Müller-Bohn erläuterte die allgemeinen wirtschaftlichen Folgen des demographischen Wandels für die Gesellschaft. Dazu gehört auch, dass die Bedeutung alter Menschen als Konsumenten wachsen und die Nachfrage nach Gesundheitsdienstleistungen steigen wird. Umstritten sind aber die Folgen für die Gesundheitskosten. Nach der Expansionstheorie werden mehr Alte auch zu mehr Ausgaben führen. Ausgangspunkt der Kompressionsthese ist dagegen, dass die höchsten Gesundheitsausgaben stets in den letzten beiden Lebensjahren anfallen – daher würden sie sich bei steigender Lebenserwartung nicht erhöhen, sondern nur verschieben. Wie viel Geld die künftigen Rentner letztlich für die Gesundheit zur Verfügung haben werden, hängt Müller-Bohn zufolge auch davon ab, was ihnen bleibt, wenn ihre Altersvorsorge finanziert ist. Für ihn ist die Rentenversicherung damit der Schlüssel für den Wohlstand der Alten und die Leistungsfähigkeit des Gesundheitswesens in der Zukunft. Und dies birgt Probleme; denn die umlagefinanzierte Rente hat für Müller-Bohn ausgedient. Grund dafür sei nicht die zunehmende Kinderlosigkeit, sondern die Entscheidung für ein System, das für die tatsächlichen Verhältnisse nicht geeignet ist: Die Umlagefinanzierung beruht auf dem in den 50er-Jahren entwickelten Mackenroth-Theorem, wonach der Sozialaufwand immer aus dem Volksaufwand der jeweiligen Periode zu decken ist.
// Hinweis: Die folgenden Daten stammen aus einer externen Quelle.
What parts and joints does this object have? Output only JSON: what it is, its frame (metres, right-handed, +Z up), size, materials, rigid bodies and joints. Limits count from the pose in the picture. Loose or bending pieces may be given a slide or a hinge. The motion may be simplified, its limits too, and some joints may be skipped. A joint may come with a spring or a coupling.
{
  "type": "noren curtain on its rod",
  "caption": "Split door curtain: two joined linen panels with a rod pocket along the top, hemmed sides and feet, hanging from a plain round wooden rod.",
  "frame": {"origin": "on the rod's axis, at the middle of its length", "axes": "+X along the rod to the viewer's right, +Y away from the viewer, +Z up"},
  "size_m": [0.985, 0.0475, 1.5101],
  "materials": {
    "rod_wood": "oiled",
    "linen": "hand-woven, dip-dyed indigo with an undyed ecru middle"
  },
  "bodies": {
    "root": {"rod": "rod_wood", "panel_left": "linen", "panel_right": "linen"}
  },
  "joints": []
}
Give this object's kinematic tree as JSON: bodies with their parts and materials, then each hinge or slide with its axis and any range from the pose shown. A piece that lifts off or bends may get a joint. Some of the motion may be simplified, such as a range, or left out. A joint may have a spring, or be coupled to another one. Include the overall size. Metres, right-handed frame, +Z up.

An ein inflationsanfälliges kapitalgedecktes System dachte man kurz nach zwei Währungskrisen in Deutschland nicht. Doch dieser Ansatz kann nur in einer geschlossenen Gesellschaft, nicht aber in einer globalisierten Welt gelten, so Müller-Bohn. Es sollte daher angestrebt werden, in konjunkturell günstigen Phasen eine teilweise kapitalgedeckte Altersvorsorge aufzubauen. Zudem sei eine individuelle private Vorsorge zu empfehlen. Im Vorteil ist auch, wer durch ein Versorgungswerk abgesichert ist.
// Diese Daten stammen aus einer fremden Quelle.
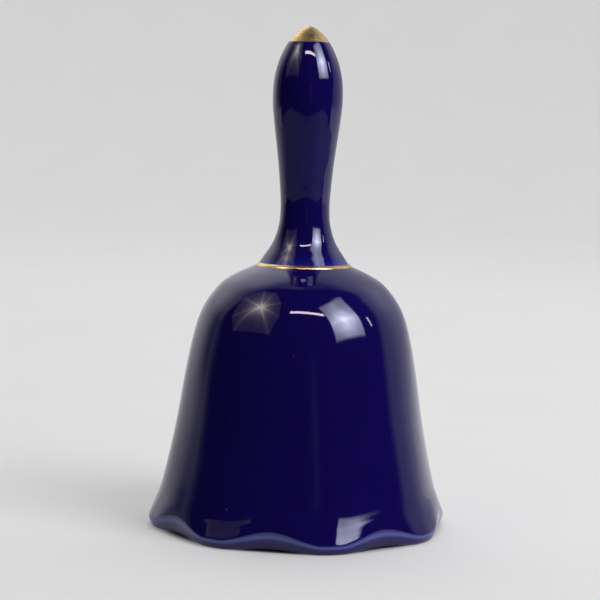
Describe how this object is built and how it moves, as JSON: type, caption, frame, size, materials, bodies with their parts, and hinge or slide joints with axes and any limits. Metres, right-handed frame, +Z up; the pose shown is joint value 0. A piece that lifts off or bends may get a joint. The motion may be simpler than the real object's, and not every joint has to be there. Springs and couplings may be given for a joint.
{
  "type": "porcelain hand bell",
  "caption": "Glazed porcelain table bell with a turned handle, gilt point and gold line, fluted body on a scalloped rim, and a bead clapper hung inside from a ring.",
  "frame": {"origin": "centre of the plane that the rim stands on", "axes": "+Z up along the bell's axis to the tip of the handle; +X, +Y and every 45 degrees between them point at the middle of a rim lobe; the staple lies in the XZ plane"},
  "size_m": [0.0848, 0.0848, 0.14],
  "materials": {
    "cobalt_glaze": "cobalt blue high-gloss glaze over porcelain, lighter where it thins at the rim; clear glaze over white inside; bare foot",
    "gilt": "burnished gold, slightly brushed by hand",
    "plaster": "matt cast plaster",
    "brass_wire": "drawn brass wire, lightly tarnished",
    "white_glaze": "white glossy glaze"
  },
  "bodies": {
    "bell": {"bell_skirt": "cobalt_glaze", "handle": "cobalt_glaze", "tip_gilding": "gilt", "neck_gilding": "gilt", "crown_plug": "plaster", "hanger_staple": "brass_wire"},
    "ring": {"hanger_ring": "brass_wire"},
    "clapper": {"clapper_pin": "brass_wire", "clapper_collar_top": "brass_wire", "clapper_collar_bottom": "brass_wire"},
    "bead": {"clapper_bead": "white_glaze"}
  },
  "joints": [
    {"name": "ring_swing", "type": "hinge", "parent": "bell", "child": "ring", "pos_m": [0, 0, 0.0644], "axis": [1, 0, 0], "range_deg": [-27, 27]},
    {"name": "clapper_swing", "type": "hinge", "parent": "ring", "child": "clapper", "pos_m": [0, 0, 0.05885], "axis": [0, 1, 0], "range_deg": [-10, 10]},
    {"name": "bead_spin", "type": "hinge", "parent": "clapper", "child": "bead", "pos_m": [0, 0, 0.018], "axis": [0, 0, 1], "continuous": true}
  ]
}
Der Apotheker als Medikationsmanager

Thomas Preis erläuterte anschließend, welche Möglichkeiten der demographische Wandel den Apotheken bietet. Er ist überzeugt: "Die alternde Gesellschaft braucht die öffentliche Apotheke vor Ort". Denn mehr ältere Menschen bedeuten auch eine Zunahme von chronischen Erkrankungen und Morbidität – und damit geht ein erhöhter Bedarf an Gesundheitsfürsorge und Medikamenten einher. Die Antwort der Apotheke auf diese Entwicklung "muss pharmazeutisch sein", betonte Preis. Sie sollte ihre Vertrauensstellung nutzen und sich als pharmazeutischer Dienstleister mit einer unverzichtbaren Prüfungs-, Beratungs- und Betreuungsfunktion profilieren. Neben der Bereitstellung einer sachgerechten Logistik (Homeservice) müsse der Apotheker zunehmend zum Medikationsmanager werden. In dieser Funktion könne er auch Ärzte, Pflegedienste und pflegende Angehörige entlasten und insgesamt die Qualität steigern. Daher werde man mit den Kostenträgern auch über eine Vergütung der Übernahme zusätzlicher Funktionen verhandeln müssen.